Because the command I sent to you grepped 'csi-vol-945c6a66-9129' and not 'csi-vol-945c6a66'... 

No clones or snapshots made by Velero on this image, right? 

If the image is still accessed by node 10.160.0.245, it should have a entry in path /sys/kernel/debug/ceph/$(ceph fsid).client12541259/... <----- client12541259 being the watchers session you get with 'rbd status' command without the '.' (dot) 
If so, then you could try to drain/cordon/reboot the K8s node and see if it clears up the watchers. 

Regards, 
Frédéric. 

----- Le 22 Jan 25, à 22:13, Devender Singh <devender@xxxxxxxxxx> a écrit : 

Hello Frederic 
Thanks for your email. 
We already verified those and tried killing them and upgrading the k8s and cis-plugin to but nothing helps. 
Below is the output.. did not report any volume.. 
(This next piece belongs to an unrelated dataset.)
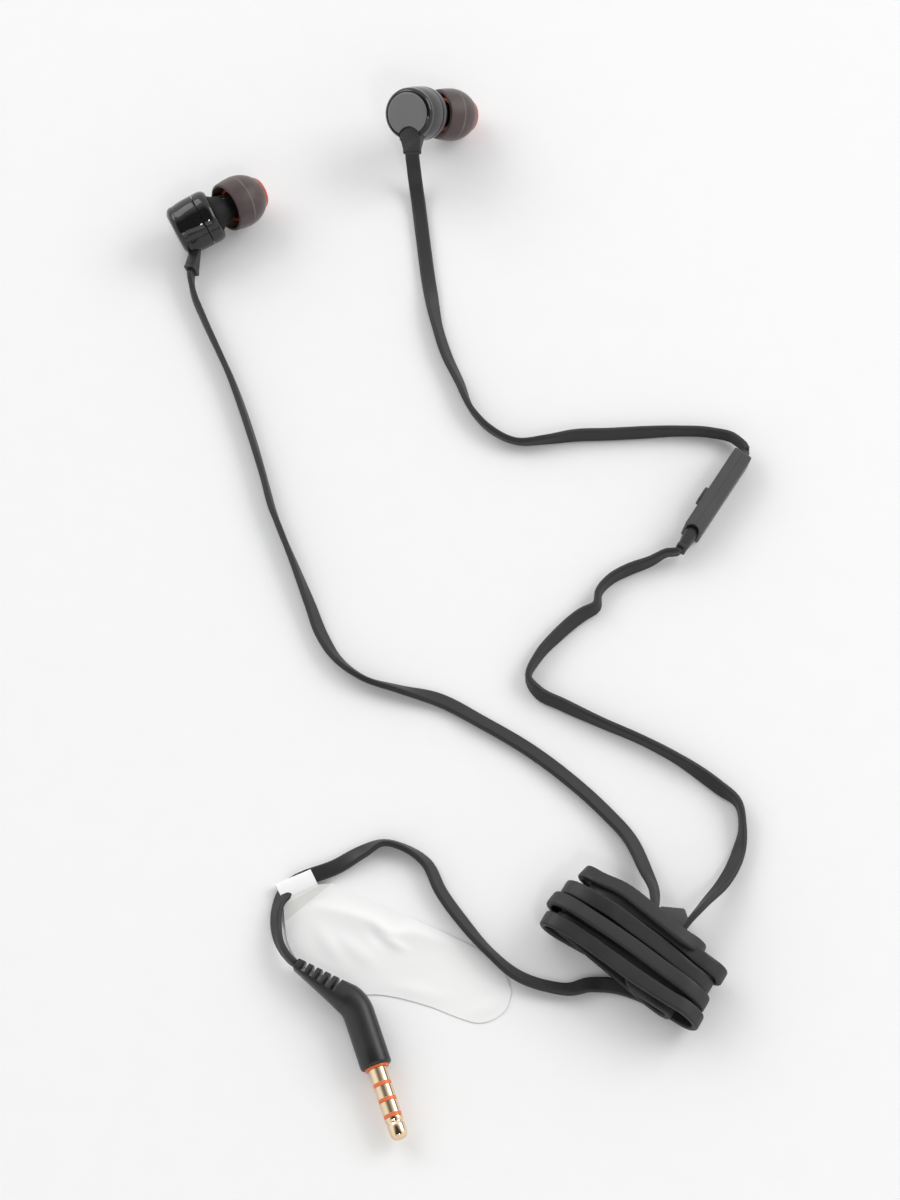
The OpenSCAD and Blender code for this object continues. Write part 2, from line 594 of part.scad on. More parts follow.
module remote_front_shell() {
    difference() {
        remote_blank();
        translate([-remote_length, -half_t - 1, -remote_width])
            cube([2 * remote_length, half_t + 1, 2 * remote_width]);
        remote_openings();
        button_pill(button_length + 2 * run, button_width + 2 * run, 0, half_t + 1);
        translate([mic_x, 0, 0]) rotate([-90, 0, 0]) cylinder(r = mic_hole, h = half_t + 1);
    }
}
module remote_rear_shell() {
    difference() {
        remote_blank();
        translate([-remote_length, 0, -remote_width]) cube([2 * remote_length, half_t + 1, 2 * remote_width]);
        remote_openings();
    }
    for (x = [-boss_x, boss_x]) translate([x, -room_t - cut, 0]) rotate([-90, 0, 0])
        cylinder(r = boss_r, h = room_t + cut + pcb_y);
}
module remote_button() {
    button_pill(button_length + flange_over, button_width + 2 * flange_side,
        button_low, button_low + button_flange);
    button_pill(button_length, button_width, button_low, button_shoulder);
    hull() {
        button_pill(button_length, button_width, button_shoulder - fit, button_shoulder);
        button_pill(button_length - 2 * cut, button_width - 2 * cut, button_shoulder, button_shoulder + cut);
    }
}
module remote_pcb() translate([0, pcb_y, 0]) rotate([-90, 0, 0]) slab(pcb_l, pcb_w, pcb_t);
module dome_switch() {
    translate([button_x, pcb_y + pcb_t, 0]) rotate([-90, 0, 0]) {
        slab(dome_base_l, dome_base_w, cut);
        turned_profile([[0, 0], [dome_r, 0], [dome_r, cut], [dome_r - 0.4, dome_h - fit], [0, dome_h]]);
    }
}
module mic_capsule() translate([mic_x, pcb_y + pcb_t, 0]) rotate([-90, 0, 0]) cylinder(r = mic_r, h = mic_h);
module mic_seal() {
    translate([mic_x, pcb_y + pcb_t + mic_h, 0]) rotate([-90, 0, 0])
        tube(mic_r, mic_hole + fit, 0, room_t - pcb_y - pcb_t - mic_h);
}
module upper_relief() {
    remote_bar(shell_wall, neck_t + cut, neck_w + cut, room_l - shell_wall / 2 - fit, upper_shift);
    remote_bar(upper_out - room_l + cut, neck_t, neck_w, (upper_out + room_l - cut) / 2, upper_shift);
}
module lower_relief() {
    remote_bar(shell_wall, neck_t + 0.5, neck_w + cut, shell_wall / 2 + fit - room_l);
    remote_bar(half_l - room_l + 0.8, neck_t, neck_w, -(half_l + room_l) / 2);
    hull() {
        translate([boot_x, 0, -half_w + 1.05]) cylinder(r = boot_r, h = remote_width - 2.1, $fn = facets);
        remote_bar(cut, boot_tip_t, boot_tip_w, collar_t - boot_tip);
    }
    remote_bar(collar_t, boot_tip_t + cut, boot_tip_w + cut, collar_t / 2 - boot_tip);
}

// Splitter halves: the lower one has sockets for the upper one's pegs
module splitter_half(low, high) translate([0, 0, low]) linear_extrude(high - low) polygon(split_outline);
module splitter_front() {
    splitter_half(mid_w, mid_w + split_h / 2);
    for (v = peg_v) translate([split_u, v, mid_w - peg_h]) cylinder(r = peg_r, h = peg_h + fit);
}
module splitter_back() {
    difference() {
        splitter_half(mid_w - split_h / 2, mid_w);
        for (v = peg_v) translate([split_u, v, mid_w - peg_h - run]) cylinder(r = peg_r + fit, h = peg_h + 1);
    }
}

// Plug pieces, with z along the barrel after placing
module barrel_band(start, end) tube(barrel_r, liner_r + fit, start, end);
module ground_sleeve() {
    barrel_band(0, sleeve_end);
    tube(shank_r, liner_r + fit, -tail_back, fit);
}
module plug_insulators() {
    tube(liner_r, pin_r + fit, -tail_back, tip_start);
    for (x = [sleeve_end, ring_2_end, ring_1_end]) tube(barrel_r, liner_r - fit, x, x + band);
}
module plug_tip() {
    turned_profile([[0, pin_end], [pin_r, pin_end],
        [pin_r, tip_start], [barrel_r, tip_start], [barrel_r, tip_start + 0.4], [liner_r, tip_start + 1.2],
        [liner_r, tip_start + 1.5], [barrel_r - fit, tip_start + 2.3], [barrel_r - 0.25, tip_start + 3.2],
        [pin_r, barrel_length - run], [0, barrel_length]]);
}
module plug_mould() {
    difference() {
        disc(mould_r, -mould_back, -plug_collar_t);
        disc(shank_r + fit, -tail_back - fit, 1);
        disc(pin_r + fit, -mould_back + 0.5, 1);
    }
}
module plug_housing() {
    rotate([0, 90, 0]) difference() {
        disc(grip_r, -grip_l, -plug_collar_t);
        disc(mould_r + fit, -mould_back - fit, 1);
    }
    translate([-grip_l, -bend_r, 0]) rotate([0, 0, 90 - bend_lap]) rotate_extrude(angle = bend + 2 * bend_lap)
        translate([bend_r, 0]) circle(r = grip_r - clear);
    translate([elbow[0], elbow[1], 0]) rotate([0, 0, 180 + bend]) difference() {
        hull() {
            rotate([0, 90, 0]) cylinder(r = taper_start_r, h = cut, $fn = facets);
            translate([taper_l - cut, -taper_w / 2, -taper_h / 2]) cube([cut, taper_w, taper_h]);
        }
        for (i = [0:slots - 1]) translate([slot_first + i * slot_pitch, -grip_d, -grip_d])
            cube([slot_w, grip_d - spine + taper_w / 2, 2 * grip_d]);
    }
}

// Label: the leaf and the flat sleeve are one folded film
module film_label() {
    translate(lay) linear_extrude(film) polygon(leaf);
    translate(lay + sleeve_at) rotate([0, 0, sleeve_turn]) difference() {
        slab(sleeve_l, cord_w + 2 * (sleeve_gap + sleeve_skin), sleeve_z + half_ct + sleeve_gap + sleeve_skin);
        translate([0, 0, sleeve_z - half_ct - sleeve_gap])
            slab(2 * sleeve_l, cord_w + 2 * sleeve_gap, cord_t + 2 * sleeve_gap);
    }
}

// Colours
matte_black = [0.09, 0.09, 0.1];
gloss_black = [0.03, 0.03, 0.035];
soft_black = [0.12, 0.12, 0.13];
smoke = [0.2, 0.14, 0.12];
orange = [0.85, 0.22, 0.08];
gold = [0.85, 0.68, 0.35];
steel = [0.7, 0.7, 0.72];
copper = [0.75, 0.42, 0.2];
board = [0.1, 0.3, 0.16];
white = [0.93, 0.92, 0.88];
clear_film = [0.8, 0.82, 0.85];

module left_rear_cap() color(matte_black) at_left() rear_cap();
module left_rear_housing() color(gloss_black) at_left() rear_housing();
module left_front_ring() color(gloss_black) at_left() front_ring();
module left_nozzle() color(matte_black) at_left() nozzle();
module left_nozzle_mesh() color(steel) at_left() nozzle_mesh();
module left_vent_mesh() color(steel) at_left() vent_mesh();
module left_tip_dome() color(smoke) at_left() tip_dome();
module left_tip_core() color(orange) at_left() tip_core();
module left_driver_frame() color(matte_black) at_left() driver_frame();
module left_driver_yoke() color(steel) at_left() driver_yoke();
module left_driver_magnet() color(steel) at_left() driver_magnet();
module left_driver_washer() color(steel) at_left() driver_washer();
module left_voice_coil() color(copper) at_left() voice_coil();
module left_diaphragm() color(clear_film) at_left() diaphragm();
module left_driver_pcb() color(board) at_left() driver_pcb();
module left_strain_relief() color(soft_black) at_left() strain_relief(left_lean);
module right_rear_cap() color(matte_black) at_right() rear_cap();
module right_rear_housing() color(gloss_black) at_right() rear_housing();
module right_front_ring() color(gloss_black) at_right() front_ring();
module right_nozzle() color(matte_black) at_right() nozzle();
module right_nozzle_mesh() color(steel) at_right() nozzle_mesh();
module right_vent_mesh() color(steel) at_right() vent_mesh();
module right_tip_dome() color(smoke) at_right() tip_dome(right_tip_out);
module right_tip_core() color(orange) at_right() tip_core(right_tip_out);
module right_driver_frame() color(matte_black) at_right() driver_frame();
module right_driver_yoke() color(steel) at_right() driver_yoke();
module right_driver_magnet() color(steel) at_right() driver_magnet();
module right_driver_washer() color(steel) at_right() driver_washer();
module right_voice_coil() color(copper) at_right() voice_coil();
module right_diaphragm() color(clear_film) at_right() diaphragm();
module right_driver_pcb() color(board) at_right() driver_pcb();
module right_strain_relief() color(soft_black) at_right() strain_relief(right_lean);
module remote_front() color(matte_black) at_remote() remote_front_shell();
module remote_rear() color(matte_black) at_remote() remote_rear_shell();
module remote_button_key() color(matte_black) at_remote() remote_button();
module remote_circuit_board() color(board) at_remote() remote_pcb();
module remote_dome_switch() color(steel) at_remote() dome_switch();
module remote_mic_capsule() color(steel) at_remote() mic_capsule();
module remote_mic_seal() color(soft_black) at_remote() mic_seal();
module remote_upper_relief() color(soft_black) at_remote() upper_relief();
module remote_lower_relief() color(soft_black) at_remote() lower_relief();
module splitter_upper_half() color(matte_black) at_pile() splitter_front();
module splitter_lower_half() color(matte_black) at_pile() splitter_back();
module plug_barrel_tip() color(gold) barrel_axis() plug_tip();
module plug_ring_1() color(gold) barrel_axis() barrel_band(ring_2_end + band, ring_1_end);
module plug_ring_2() color(gold) barrel_axis() barrel_band(sleeve_end + band, ring_2_end);
module plug_sleeve() color(gold) barrel_axis() ground_sleeve();
module plug_insulator_bands() color(orange) barrel_axis() plug_insulators();
module plug_collar() color(orange) barrel_axis() tube(collar_r, shank_r + fit, -plug_collar_t, 0);
module plug_inner_mould() color(matte_black) barrel_axis() plug_mould();
module plug_overmould() color(soft_black) at_plug() plug_housing();
module left_cord() color(soft_black) stretch(left_start, left_route, left_outlet);
module right_cord_upper() color(soft_black) stretch(right_start, right_upper, remote_upper);
module right_cord_lower() color(soft_black) stretch(remote_lower, right_lower, right_outlet);
module main_cord() color(soft_black) stretch(main_start, main_route, main_end);
module cord_hank() color(soft_black) at_pile() strip(pile, pile_headings, pile_widths, pile_section);
module cord_label() color(white) film_label();

left_rear_cap();
left_rear_housing();
left_front_ring();
left_nozzle();
left_nozzle_mesh();
left_vent_mesh();
left_tip_dome();
left_tip_core();
left_driver_frame();
left_driver_yoke();
left_driver_magnet();
left_driver_washer();
left_voice_coil();
left_diaphragm();
left_driver_pcb();
left_strain_relief();
right_rear_cap();
right_rear_housing();
right_front_ring();
right_nozzle();
right_nozzle_mesh();
right_vent_mesh();
right_tip_dome();
right_tip_core();
right_driver_frame();
right_driver_yoke();
right_driver_magnet();
right_driver_washer();
right_voice_coil();
right_diaphragm();
right_driver_pcb();
right_strain_relief();
remote_front();
remote_rear();
remote_button_key();
remote_circuit_board();
remote_dome_switch();
remote_mic_capsule();
remote_mic_seal();
remote_upper_relief();
remote_lower_relief();
splitter_upper_half();
splitter_lower_half();
plug_barrel_tip();
plug_ring_1();
plug_ring_2();
plug_sleeve();
plug_insulator_bands();
plug_collar();
plug_inner_mould();
plug_overmould();
left_cord();
right_cord_upper();
right_cord_lower();
main_cord();
cord_hank();
cord_label();
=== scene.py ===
"""Wired in-ear earphones: two earpieces with soft tips, a remote, a splitter, a wound flat cord and a plug.

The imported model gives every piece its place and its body. Each section below finishes one piece or pair,
and replaces the plain solid where the real thing is moulded, wound, stretched or creased."""
import math

import bmesh
import bpy
import numpy as np
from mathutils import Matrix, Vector


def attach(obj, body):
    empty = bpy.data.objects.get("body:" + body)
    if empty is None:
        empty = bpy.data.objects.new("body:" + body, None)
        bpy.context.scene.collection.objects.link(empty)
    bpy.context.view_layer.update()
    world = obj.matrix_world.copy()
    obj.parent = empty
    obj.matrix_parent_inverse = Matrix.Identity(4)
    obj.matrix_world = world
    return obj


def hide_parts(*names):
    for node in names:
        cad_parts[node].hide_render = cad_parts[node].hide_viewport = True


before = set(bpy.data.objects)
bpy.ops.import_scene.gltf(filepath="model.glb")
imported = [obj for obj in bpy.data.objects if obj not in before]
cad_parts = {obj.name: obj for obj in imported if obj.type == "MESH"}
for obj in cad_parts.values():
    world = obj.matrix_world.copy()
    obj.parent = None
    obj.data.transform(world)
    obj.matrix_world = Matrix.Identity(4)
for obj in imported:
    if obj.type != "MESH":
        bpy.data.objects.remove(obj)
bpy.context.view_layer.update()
scene = bpy.context.scene
MM = 0.001

# ---- Camera ----
# A portrait lens just over half a metre away, looking down at the table from the plug's side. The whole set
# is in view, from the two earpieces at the top to the plug at the bottom.
aim = Vector((27.2, -95.8, 0.0)) * MM
eye = Vector((27.2, -310.7, 506.3)) * MM
lens = bpy.data.cameras.new("table_camera")
lens.sensor_fit = "VERTICAL"
lens.sensor_height = 36.0
lens.lens = 81.7
lens.clip_start = 0.01
camera = bpy.data.objects.new("table_camera", lens)
camera.location = eye
camera.rotation_euler = (aim - eye).to_track_quat("-Z", "Y").to_euler()
scene.collection.objects.link(camera)
scene.camera = camera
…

# for pod in $(kubectl -n $namespace get pods | grep -E 'rbdplugin|nodeplugin' | grep -v provisioner | awk '{print $1}'); do echo $pod; kubectl exec -it -n $namespace $pod -c csi-rbdplugin -- rbd device list | grep $image ; done 
ceph-csi-rbd-nodeplugin-48vs2 
ceph-csi-rbd-nodeplugin-6zmjj 
ceph-csi-rbd-nodeplugin-7g6r5 
ceph-csi-rbd-nodeplugin-bp84x 
ceph-csi-rbd-nodeplugin-bt6hh 
ceph-csi-rbd-nodeplugin-d4tww 
ceph-csi-rbd-nodeplugin-rtb68 
ceph-csi-rbd-nodeplugin-t87db 

But still error ; 
# date;kubectl -n elastic describe pod/es-es-default-3 |grep -i warning 
Wed 22 Jan 2025 01:12:09 PM PST 
Warning FailedMount 2s (x13 over 21m) kubelet MountVolume.MountDevice failed for volume "pvc-3a2048f1" : rpc error: code = Internal desc = rbd image k8s-rgnl-disks/csi-vol-945c6a66 is still being used 

Regards 
Dev 

BQ_BEGIN

On Jan 21, 2025, at 11:50 PM, Frédéric Nass <frederic.nass@xxxxxxxxxxxxxxxx> wrote: 

Hi Dev, 

Can you run the below command to check if this image is still considered as mapped by any ceph-csi nodeplugins? 

$ namespace=ceph-csi-rbd 
$ image=csi-vol-945c6a66-9129 
$ for pod in $(kubectl -n $namespace get pods | grep -E 'rbdplugin|nodeplugin' | grep -v provisioner | awk '{print $1}'); do echo $pod; kubectl exec -it -n $namespace $pod -c csi-rbdplugin -- rbd device list | grep $image ; done 

If it pops out in the output, get into the csi-rbdplugin container of the nodeplugin pod that listed the image and unmount/unmap it: 

$ kubectl -n $namespace exec -ti ceph-csi-rbd-nodeplugin-xxxxx -c csi-rbdplugin -- sh <---- please adjust nodepluding pod name here 
sh-4.4# 
sh-4.4# rbd device list 
id pool namespace image snap device 
0 k8s-rgnl-disks csi-vol-945c6a66-9129 - /dev/rbd0 
sh-4.4# umount /dev/rbd/k8s-rgnl-disks/csi-vol-945c6a66-9129 
sh-4.4# rbd unmap /dev/rbd/k8s-rgnl-disks/csi-vol-945c6a66-9129 
sh-4.4# rbd device list 
sh-4.4# 

Hope there's no typo. 

Regards, 
Frédéric. 

----- Le 21 Jan 25, à 23:33, Devender Singh [ mailto:devender@xxxxxxxxxx | devender@xxxxxxxxxx ] a écrit : 

BQ_BEGIN
Hello Eugen 

Thanks for your reply. 
I have the image available and it’s not under trash. 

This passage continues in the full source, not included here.